He's part right. The populist / Buffy the vampire slayer / girls can do anything boys can do type of feminism that was strongly pushed in the media while I ws growing up did obscure the degree to which male bodies are faster and stronger than female bodies. I didn't realise the degree of difference until I saw the elite sportswomen vs high school boys stats on here. Nor did I know just how stark the sex difference is in sex offending stats.
There was also a feeling that women's physical differences to men were used as an argument that our minds/capabilities were also innately different and this made us not suited to the various high power/status roles in society, and mentioning our female bodies was playing into that narrative.

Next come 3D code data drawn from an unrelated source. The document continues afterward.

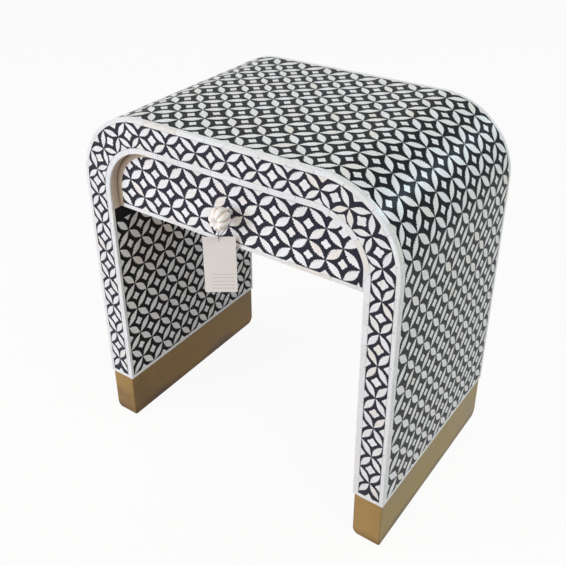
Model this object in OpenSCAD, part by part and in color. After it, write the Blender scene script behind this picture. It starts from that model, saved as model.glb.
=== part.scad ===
// One-drawer waterfall nightstand. An arched case with bone inlay set in black resin,
// sheet-metal feet, a drawer hung between the legs under the top, and a fluted knob.
// Origin: centre of the overall footprint, on the floor. +X right, +Y to the back, +Z up.

/* [Case] */
// Overall width over both legs
case_w = 520; // [460:5:600]
// Depth from the front face to the back face
case_d = 340; // [280:5:420]
// Overall height
case_h = 560; // [480:5:620]
// Thickness of each leg
leg_t = 47; // [42:1:58]
// Thickness of the top
top_t = 50; // [46:1:60]
// Outside radius of the two bends
bend_r = 114; // [100:1:122]
// Inside radius of the two bends
inner_bend_r = 77; // [72:1:84]
// Diameter of the dowels that join the bends to the legs and the top
dowel_d = 10; // [8:1:14]
// Length of those dowels
dowel_len = 44; // [30:2:48]
// Dowels in each of the four joints
dowel_n = 4; // [3:1:6]
// Clearance round the dowels and the glides' nails
fit_gap = 0.1; // [0.05:0.05:0.3]

/* [Inlay] */
// Thickness of the bone and resin layer
inlay_t = 3; // [2:0.5:4]
// How far the polished resin lies below the bone
resin_dip = 0.15; // [0.05:0.05:0.3]
// Width of the bone strips along the outer edge of the front and back faces
face_strip_w = 6; // [4:0.5:8]
// Width of the bone strips round the opening in the front and back faces
mouth_strip_w = 8.5; // [5:0.5:10]
// Width of the bone strips on the outer faces
shell_strip_w = 4; // [2:0.5:6]
// Width of the bone strips on the inner faces
inner_strip_w = 2; // [1:0.5:5]
// Height of the bone strips just above the feet
foot_strip_h = 6; // [4:0.5:10]
// Cells of the pattern from one foot of the front band to the other
band_cells = 27; // [25:2:29]
// Cells of the pattern round each bend of the front band
bend_cells = 4; // [3.5:0.5:4.5]
// Cells of the pattern along the top of the front band, between the bends
top_cells = 5.5; // [5:0.5:6.5]
// Width of a petal at its middle, as a share of its length
petal_fullness = 0.37; // [0.3:0.01:0.45]
// Angle between a petal's axis and its edge at the tips
petal_tip_angle = 30; // [24:1:31]
// Gap of resin at each tip of a petal
petal_tip_gap = 0.6; // [0.4:0.1:1.5]
// Size of the stars between the petals, tip to tip
star_w = 16; // [12:1:20]
// How far the sides of a star curve in, measured along its diagonal
star_waist = 0.4; // [0.2:0.1:2]

/* [Feet] */
// Height of the metal sleeve on each leg
foot_h = 81; // [50:1:120]
// How far the sleeve stands in from the inlay
foot_inset = 1.5; // [1:0.5:3]
// Sheet thickness of the sleeve
sleeve_t = 1.2; // [0.8:0.1:1.6]
// Glue gap between the sleeve and the leg inside it
sleeve_gap = 0.3; // [0.1:0.1:0.6]
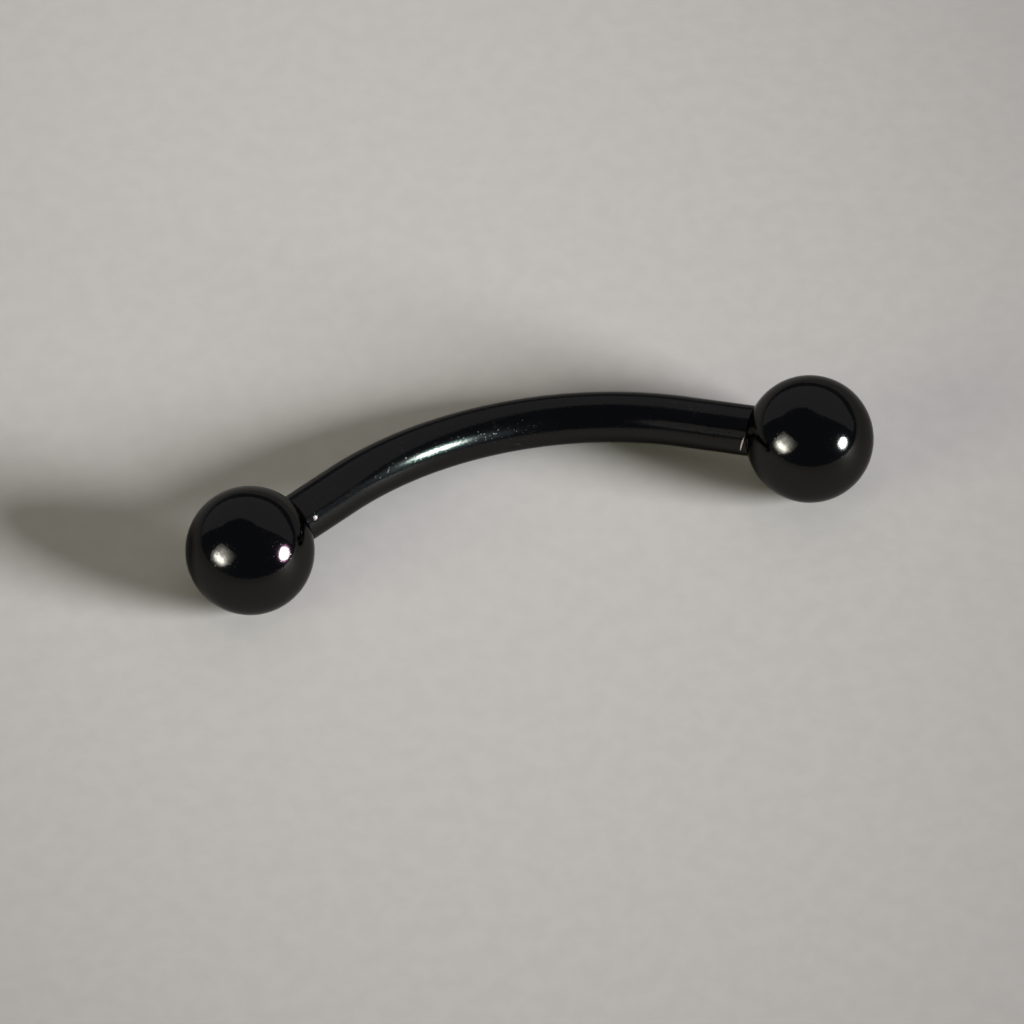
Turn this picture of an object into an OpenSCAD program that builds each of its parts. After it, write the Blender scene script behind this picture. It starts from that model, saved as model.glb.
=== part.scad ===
// Curved barbell for an eyebrow piercing: a bent wire bar with a ball screwed on each end.
// It lies as it would by itself, resting on both balls and on the middle of the bar.
// X runs straight from ball to ball, the bend points to +Y and +Z is up.
// The origin is at the middle of the base of the whole piece. Sizes are in millimetres.

/* [Bar] */
// Diameter of the bar's wire
bar_d = 1.2; // [1:0.1:1.6]
// Clear length between the balls, straight across
clear_len = 10.4; // [9:0.1:14]
// Radius of the bend, to the middle of the wire
bend_r = 7.5; // [5:0.5:8.5]
// Angle that the wire bends through from end to end
bend_angle = 67; // [50:1:75]

/* [Balls] */
// Diameter of each ball
ball_d = 3; // [2.8:0.1:4]
// Width of the flat ring that faces each ball round the bar
ball_flat_w = 0.08; // [0.04:0.02:0.12]
// Bevel that leads into each ball's hole
hole_bevel = 0.06; // [0.02:0.01:0.08]

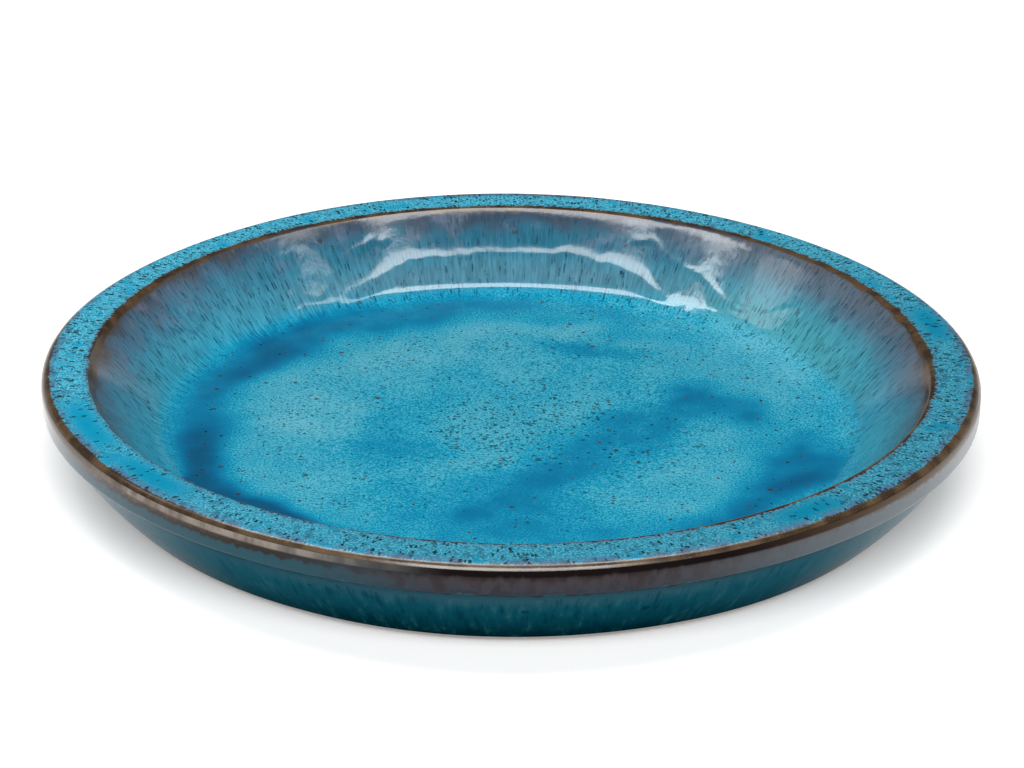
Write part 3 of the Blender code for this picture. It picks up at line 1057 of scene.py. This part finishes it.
def makeLight():
    world = bpy.data.worlds.new("studio")
    scene.world = world
    world.use_nodes = True
    tree = world.node_tree
    background = tree.nodes["Background"]
    place = tree.nodes.new("ShaderNodeTexCoord")
    split = tree.nodes.new("ShaderNodeSeparateXYZ")
    ramp = tree.nodes.new("ShaderNodeValToRGB")
    tree.links.new(place.outputs["Generated"], split.inputs["Vector"])
    tree.links.new(split.outputs["Z"], ramp.inputs["Fac"])
    # a pale wall behind the camera fills the shadow on the near side
    front = addNode(tree, "ShaderNodeMapRange", {"Value": split.outputs["Y"], "From Min": -0.25,
                                                 "From Max": -0.65, "To Max": stage["frontFill"]})
    below = between(tree, split.outputs["Z"], 0.80, 0.55)
    fill = calc(tree, "MULTIPLY", front.outputs["Result"], below)
    sky = mixColor(tree, 1.0, ramp.outputs["Color"], grayOf(tree, fill), "LIGHTEN")
    tree.links.new(sky, background.inputs["Color"])
    low, high = stage["skyLow"], stage["skyHigh"]
    ramp.color_ramp.elements[0].position = stage["skyLowReach"]
    ramp.color_ramp.elements[0].color = (low, low, low, 1)
    ramp.color_ramp.elements[1].position = stage["skyHighReach"]
    ramp.color_ramp.elements[1].color = (high, high, high, 1)
    background.inputs["Strength"].default_value = 1.0
    for name, (size, place, power) in stage["lights"].items():
        lamp = bpy.data.lights.new(name, "AREA")
        lamp.shape = "RECTANGLE"
        lamp.size, lamp.size_y = size
        lamp.energy = power
        light = bpy.data.objects.new(name, lamp)
        light.location = place
        if not name.startswith("softbox"):
            light.rotation_euler = Vector(place).to_track_quat("Z", "Y").to_euler()
        scene.collection.objects.link(light)


def makeCamera():
    view = cameraView
    camera = bpy.data.cameras.new("camera")
    camera.lens = view["lens"]
    camera.sensor_width = 36
    camera.clip_start = 0.05
    holder = bpy.data.objects.new("camera", camera)
    holder.location = (0, -view["distance"] * math.cos(view["elevation"]),
                       view["aim"] + view["distance"] * math.sin(view["elevation"]))
    level = Euler((math.pi / 2 - view["elevation"], 0, 0)).to_matrix()
    turn = Matrix.Rotation(view["yaw"], 3, "Y") @ Matrix.Rotation(view["pitch"], 3, "X")
    turn = turn @ Matrix.Rotation(view["roll"], 3, "Z")
    holder.rotation_euler = (level @ turn).to_euler()
    scene.collection.objects.link(holder)
    scene.camera = holder


makeFloor()
makeLight()
makeCamera()
print("stage set")
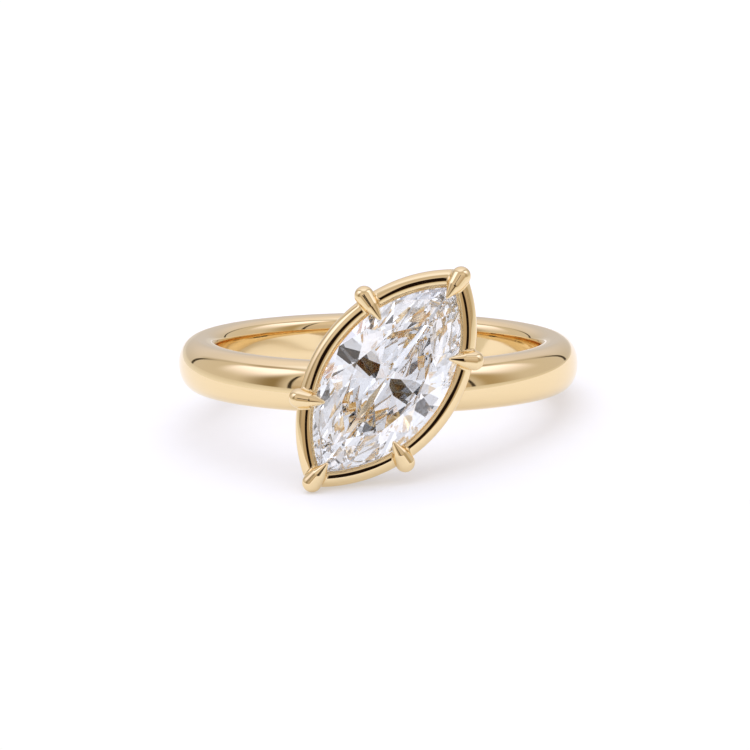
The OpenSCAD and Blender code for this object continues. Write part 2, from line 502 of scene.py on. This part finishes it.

To be valued and empowered as much as men, we had to have no meaingful differences to men.
So, you had this context where physical differences were not really being acknowledged.
Then into that comes the trans narrative and at first it does seem feminist = "hey look, male people can behave and act in traditionally female ways, that subverts sexist ideas about women, right?" and "These men are refugees from toxic masculinity, they are like us".
It took a while to realise that when they say "trans women are women" they don't mean it as a metaphor, they mean it totally literally, and they are not subverting society's outdated ideas about what is innate to womanhood but reinforcing them, and they are not feminist allies who sympathise with women trying to carve out their own safety and power in the face of the entitlement and violence of toxic masculinity, they are simply exhibiting the same entitlement in a different way.